Money is as much a presence as the art. Most of the conversation is about prices. The Rio gallery A Gentil Carioca is showing a flag sewn from £5 and £10 notes by Lourival Cuquinha, which was auctioned off for £17,000.
And at the big galleries, there seems no shortage of confidence, even though the auction prices of some of the biggest names in contemporary art have taken a substantial knock during the past couple of years.
Thaddeus Ropec of Salzburg was showing Marc Quinn's bronze sculpture of a teenager in a hooded top holding a skull. It sold two of its edition of four almost as soon as the doors opened. Jay Jopling of White Cube was prowling his stand in what seemed, for him, a remarkably chirpy fashion. It was rumored that he had sold Damien Hirst's large installation of hundreds of fish in lucite, "The True Artist Helps the World by Revealing Mystic Truths," for £3.5 million within the first hour. The Gagosian stand was so confident of the blockbuster quality of the work on show (more Hirst, Andy Warhol, Richard Prince, Ed Ruscha, Jenny Saville) that it calculated, correctly, that it needn't even bother labelling it.
There are a lot of shop dummies in various states of repair. There are random bits of plywood claiming to be sculpture. Pornography is much in evidence, too, partially obscured by paint, or simply laid out on a desk. Next to a stuffed dog, standing on its hind legs and carrying a placard which says "I'm dead," the artist David Shrigley is painting temporary tattoos on visitors (which explains the critic's stomach). I decline one, but tell him that my children laughed like drains when they saw the dog exhibited in Glasgow's Kelvingrove Gallery a few months ago. "At least it didn't traumatize them," he says. "That's a relief."

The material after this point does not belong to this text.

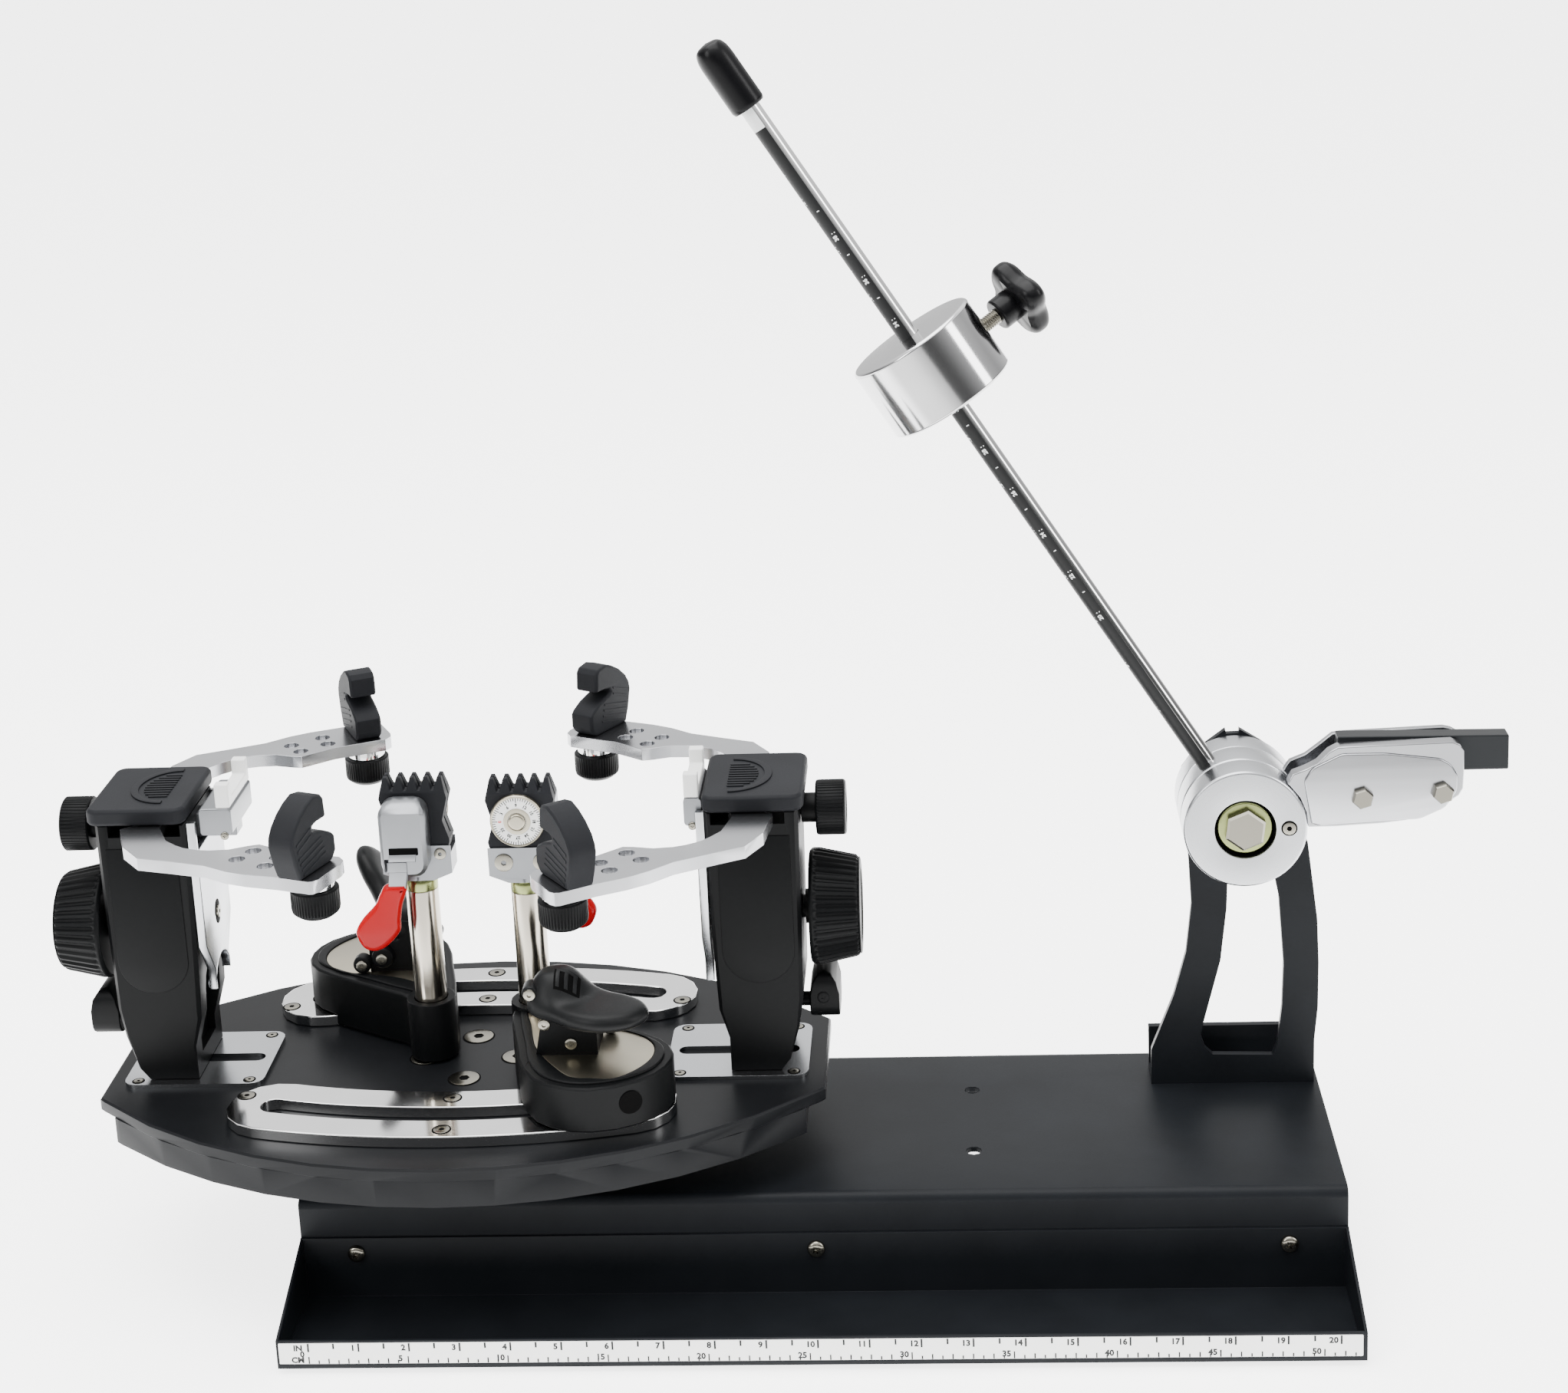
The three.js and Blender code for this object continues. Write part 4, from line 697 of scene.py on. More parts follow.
class STRINGING_OT_base(Dress):
    """Finishes the base channel, tool tray, printed strip, bracket and spindle"""
    bl_idname = "stringing.base"
    bl_label = "Base"

    def execute(self, context):
        sizes = context.scene.stringing_base
        dressed("base_channel", "powder", "base", 0.5)
        dressed("tool_tray", "powder", "base", 0.45)
        dressed("tension_bracket", "powder", "base", 0.4, form=tucked)
        for node in ("foot_left", "foot_right"):
            dressed(node, "rubber", "base", 0.5)
        dressed("spindle", "lacquer", "base", 0.5)
        tray_low, tray_high = span("tool_tray")
        screws = [placed(pan_screw(sizes.screw, 2.8), (HOME[0] + x, tray_high[1] - 1.5, 29.5), -Y, 0.5)
                  for x in (-239.4, -1.0, 238.8)]
        welded("tray_screws", several(screws), "zinc", "base")
        face = tray_low[1] - STRIP_THICK
        strip = slab(box_outline(HOME[0] - 267.2, HOME[0] + 266.3, 5.9, 17.4, 0.6), 0, STRIP_THICK, 0.1)
        piece("measure_strip", upright(strip, face), "vinyl", "base")
        start = HOME[0] - STRIP_ZERO
        marks = []
        for n in range(2 * INCHES + 1):
            x = start + n * sizes.inch / 2
            marks.append(bar(x, 0.45, STRIP_TOP - (3.0 if n % 2 else 4.6), STRIP_TOP, -0.1, 0))
        for n in range(HALF_CENTIMETRES):
            reach = 3.8 if n % 10 == 0 else 2.7 if n % 2 == 0 else 1.8
            marks.append(bar(start + n * 5.0, 0.34, STRIP_FOOT, STRIP_FOOT + reach, -0.1, 0))
        piece("strip_marks", upright(several(marks), face), "ink", "base", angle=30)
        words = [(str(n), start + n * sizes.inch - 2.9 - 0.8 * (n > 9), 14.6) for n in range(1, INCHES + 1)]
        words += [(str(n), start + n * 10 - 3.8, 8.6) for n in range(5, 51, 5)]
        words += [("IN", start - 5.2, 14.6), ("0", start - 3.2, 11.2), ("CM", start - 5.6, 8.0)]
        points, faces = lettering([(text, sizes.figure, x, z, 0.0) for text, x, z in words])
        points = np.stack([points[:, 0], face - points[:, 2], points[:, 1]], -1)
        piece("strip_figures", (points, faces), "ink", "base", angle=30)
        return {"FINISHED"}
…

Frieze may be exhausting, but it is possible to emerge untraumatized. With a bit of stamina, and if you look hard enough, you may even find something you love hiding away amidst the big names and the downright bizarre. At Copenhagen's Christina Wilson gallery, actually tucked away around a corner and perched on two pins, there is a postcard-sized landscape in oils by Ulrick Møller. It's rather beautiful.